- GIVEN DATA
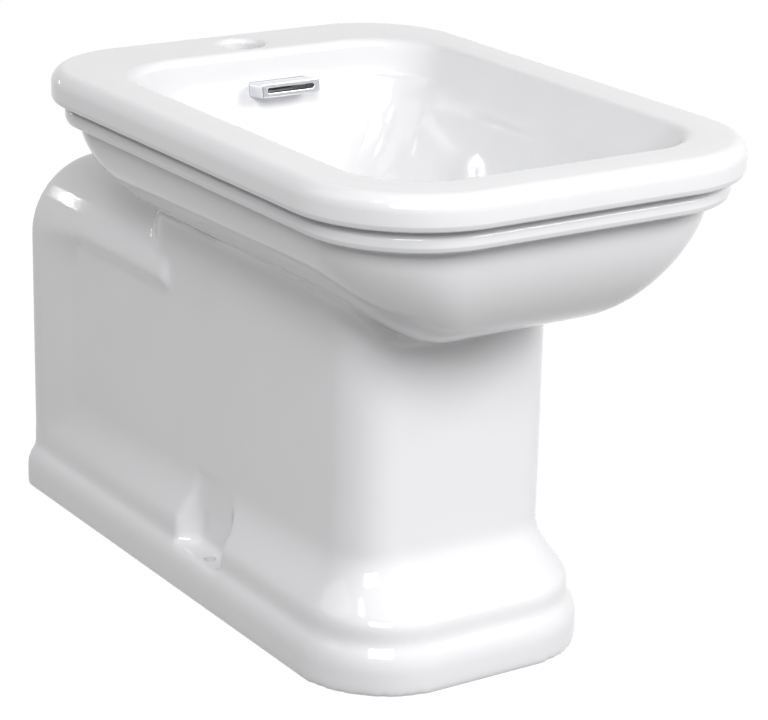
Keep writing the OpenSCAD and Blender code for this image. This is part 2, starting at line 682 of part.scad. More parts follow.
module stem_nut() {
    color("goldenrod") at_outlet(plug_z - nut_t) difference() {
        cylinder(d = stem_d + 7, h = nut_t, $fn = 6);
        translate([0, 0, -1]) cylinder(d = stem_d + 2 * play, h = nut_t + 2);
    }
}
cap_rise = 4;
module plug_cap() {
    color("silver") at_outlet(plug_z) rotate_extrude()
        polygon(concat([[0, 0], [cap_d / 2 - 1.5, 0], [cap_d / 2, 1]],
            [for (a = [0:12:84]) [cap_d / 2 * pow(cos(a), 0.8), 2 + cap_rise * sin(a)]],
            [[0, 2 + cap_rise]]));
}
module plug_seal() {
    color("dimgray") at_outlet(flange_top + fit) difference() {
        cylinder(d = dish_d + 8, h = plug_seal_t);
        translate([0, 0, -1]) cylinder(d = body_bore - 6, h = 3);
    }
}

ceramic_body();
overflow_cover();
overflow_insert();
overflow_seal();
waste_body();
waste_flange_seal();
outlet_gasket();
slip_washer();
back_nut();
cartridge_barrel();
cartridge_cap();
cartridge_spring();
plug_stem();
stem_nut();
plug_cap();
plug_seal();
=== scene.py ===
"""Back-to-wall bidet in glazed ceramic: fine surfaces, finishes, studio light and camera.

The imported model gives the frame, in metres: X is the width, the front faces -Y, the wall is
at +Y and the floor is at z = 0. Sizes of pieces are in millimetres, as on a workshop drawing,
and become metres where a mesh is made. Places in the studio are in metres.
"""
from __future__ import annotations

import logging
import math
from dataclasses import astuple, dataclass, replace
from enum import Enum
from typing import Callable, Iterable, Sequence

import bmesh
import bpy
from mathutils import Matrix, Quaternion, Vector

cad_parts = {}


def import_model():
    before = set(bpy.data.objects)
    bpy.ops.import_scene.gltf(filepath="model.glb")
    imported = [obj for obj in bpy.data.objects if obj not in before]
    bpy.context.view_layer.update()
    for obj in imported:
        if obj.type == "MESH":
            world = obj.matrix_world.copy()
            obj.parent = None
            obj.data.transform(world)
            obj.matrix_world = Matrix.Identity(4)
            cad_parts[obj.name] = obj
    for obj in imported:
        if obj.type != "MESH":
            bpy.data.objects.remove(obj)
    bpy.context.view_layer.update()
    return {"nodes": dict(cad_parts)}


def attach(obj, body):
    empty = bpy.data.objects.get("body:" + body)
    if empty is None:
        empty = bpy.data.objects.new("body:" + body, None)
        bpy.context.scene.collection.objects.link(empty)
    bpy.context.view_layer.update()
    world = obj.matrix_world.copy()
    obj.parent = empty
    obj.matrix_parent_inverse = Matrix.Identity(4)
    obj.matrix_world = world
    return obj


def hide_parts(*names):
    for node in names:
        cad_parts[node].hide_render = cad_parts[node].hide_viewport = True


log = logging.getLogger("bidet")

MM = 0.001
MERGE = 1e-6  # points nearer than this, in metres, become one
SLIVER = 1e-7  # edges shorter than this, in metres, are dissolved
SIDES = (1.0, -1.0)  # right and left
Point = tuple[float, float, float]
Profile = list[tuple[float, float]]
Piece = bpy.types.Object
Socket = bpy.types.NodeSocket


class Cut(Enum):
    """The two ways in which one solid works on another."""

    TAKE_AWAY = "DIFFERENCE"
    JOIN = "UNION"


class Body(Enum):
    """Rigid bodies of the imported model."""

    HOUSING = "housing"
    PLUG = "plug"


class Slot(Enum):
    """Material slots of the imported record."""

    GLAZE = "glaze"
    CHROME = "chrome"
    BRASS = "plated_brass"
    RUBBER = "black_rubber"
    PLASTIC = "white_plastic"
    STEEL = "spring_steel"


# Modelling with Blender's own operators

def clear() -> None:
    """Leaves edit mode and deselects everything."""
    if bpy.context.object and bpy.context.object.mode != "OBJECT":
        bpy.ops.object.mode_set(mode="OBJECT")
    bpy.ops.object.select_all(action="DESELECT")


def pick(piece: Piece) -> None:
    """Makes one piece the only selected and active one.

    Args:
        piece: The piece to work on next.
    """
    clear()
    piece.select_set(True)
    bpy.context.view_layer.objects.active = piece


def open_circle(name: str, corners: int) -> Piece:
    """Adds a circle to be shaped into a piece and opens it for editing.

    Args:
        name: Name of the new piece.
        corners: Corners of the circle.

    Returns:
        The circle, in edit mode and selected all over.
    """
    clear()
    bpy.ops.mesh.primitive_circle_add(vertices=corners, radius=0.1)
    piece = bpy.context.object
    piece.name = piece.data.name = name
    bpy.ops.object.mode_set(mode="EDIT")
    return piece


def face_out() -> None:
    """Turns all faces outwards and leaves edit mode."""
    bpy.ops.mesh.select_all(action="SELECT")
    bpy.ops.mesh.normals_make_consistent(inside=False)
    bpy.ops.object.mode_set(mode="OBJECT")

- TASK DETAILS
The whole listing above needs to be written out again exactly.

- RESULT OF THIS TASK
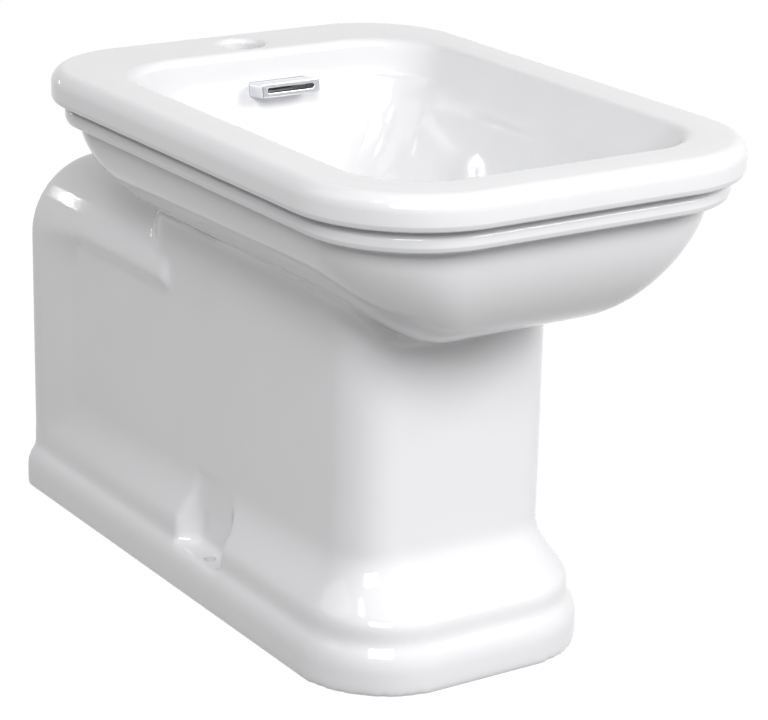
Keep writing the OpenSCAD and Blender code for this image. This is part 2, starting at line 682 of part.scad. More parts follow.
module stem_nut() {
    color("goldenrod") at_outlet(plug_z - nut_t) difference() {
        cylinder(d = stem_d + 7, h = nut_t, $fn = 6);
        translate([0, 0, -1]) cylinder(d = stem_d + 2 * play, h = nut_t + 2);
    }
}
cap_rise = 4;
module plug_cap() {
    color("silver") at_outlet(plug_z) rotate_extrude()
        polygon(concat([[0, 0], [cap_d / 2 - 1.5, 0], [cap_d / 2, 1]],
            [for (a = [0:12:84]) [cap_d / 2 * pow(cos(a), 0.8), 2 + cap_rise * sin(a)]],
            [[0, 2 + cap_rise]]));
}
module plug_seal() {
    color("dimgray") at_outlet(flange_top + fit) difference() {
        cylinder(d = dish_d + 8, h = plug_seal_t);
        translate([0, 0, -1]) cylinder(d = body_bore - 6, h = 3);
    }
}

ceramic_body();
overflow_cover();
overflow_insert();
overflow_seal();
waste_body();
waste_flange_seal();
outlet_gasket();
slip_washer();
back_nut();
cartridge_barrel();
cartridge_cap();
cartridge_spring();
plug_stem();
stem_nut();
plug_cap();
plug_seal();
=== scene.py ===
"""Back-to-wall bidet in glazed ceramic: fine surfaces, finishes, studio light and camera.

The imported model gives the frame, in metres: X is the width, the front faces -Y, the wall is
at +Y and the floor is at z = 0. Sizes of pieces are in millimetres, as on a workshop drawing,
and become metres where a mesh is made. Places in the studio are in metres.
"""
from __future__ import annotations

import logging
import math
from dataclasses import astuple, dataclass, replace
from enum import Enum
from typing import Callable, Iterable, Sequence

import bmesh
import bpy
from mathutils import Matrix, Quaternion, Vector

cad_parts = {}


def import_model():
    before = set(bpy.data.objects)
    bpy.ops.import_scene.gltf(filepath="model.glb")
    imported = [obj for obj in bpy.data.objects if obj not in before]
    bpy.context.view_layer.update()
    for obj in imported:
        if obj.type == "MESH":
            world = obj.matrix_world.copy()
            obj.parent = None
            obj.data.transform(world)
            obj.matrix_world = Matrix.Identity(4)
            cad_parts[obj.name] = obj
    for obj in imported:
        if obj.type != "MESH":
            bpy.data.objects.remove(obj)
    bpy.context.view_layer.update()
    return {"nodes": dict(cad_parts)}


def attach(obj, body):
    empty = bpy.data.objects.get("body:" + body)
    if empty is None:
        empty = bpy.data.objects.new("body:" + body, None)
        bpy.context.scene.collection.objects.link(empty)
    bpy.context.view_layer.update()
    world = obj.matrix_world.copy()
    obj.parent = empty
    obj.matrix_parent_inverse = Matrix.Identity(4)
    obj.matrix_world = world
    return obj


def hide_parts(*names):
    for node in names:
        cad_parts[node].hide_render = cad_parts[node].hide_viewport = True


log = logging.getLogger("bidet")

MM = 0.001
MERGE = 1e-6  # points nearer than this, in metres, become one
SLIVER = 1e-7  # edges shorter than this, in metres, are dissolved
SIDES = (1.0, -1.0)  # right and left
Point = tuple[float, float, float]
Profile = list[tuple[float, float]]
Piece = bpy.types.Object
Socket = bpy.types.NodeSocket


class Cut(Enum):
    """The two ways in which one solid works on another."""

    TAKE_AWAY = "DIFFERENCE"
    JOIN = "UNION"


class Body(Enum):
    """Rigid bodies of the imported model."""

    HOUSING = "housing"
    PLUG = "plug"


class Slot(Enum):
    """Material slots of the imported record."""

    GLAZE = "glaze"
    CHROME = "chrome"
    BRASS = "plated_brass"
    RUBBER = "black_rubber"
    PLASTIC = "white_plastic"
    STEEL = "spring_steel"


# Modelling with Blender's own operators

def clear() -> None:
    """Leaves edit mode and deselects everything."""
    if bpy.context.object and bpy.context.object.mode != "OBJECT":
        bpy.ops.object.mode_set(mode="OBJECT")
    bpy.ops.object.select_all(action="DESELECT")


def pick(piece: Piece) -> None:
    """Makes one piece the only selected and active one.

    Args:
        piece: The piece to work on next.
    """
    clear()
    piece.select_set(True)
    bpy.context.view_layer.objects.active = piece


def open_circle(name: str, corners: int) -> Piece:
    """Adds a circle to be shaped into a piece and opens it for editing.

    Args:
        name: Name of the new piece.
        corners: Corners of the circle.

    Returns:
        The circle, in edit mode and selected all over.
    """
    clear()
    bpy.ops.mesh.primitive_circle_add(vertices=corners, radius=0.1)
    piece = bpy.context.object
    piece.name = piece.data.name = name
    bpy.ops.object.mode_set(mode="EDIT")
    return piece


def face_out() -> None:
    """Turns all faces outwards and leaves edit mode."""
    bpy.ops.mesh.select_all(action="SELECT")
    bpy.ops.mesh.normals_make_consistent(inside=False)
    bpy.ops.object.mode_set(mode="OBJECT")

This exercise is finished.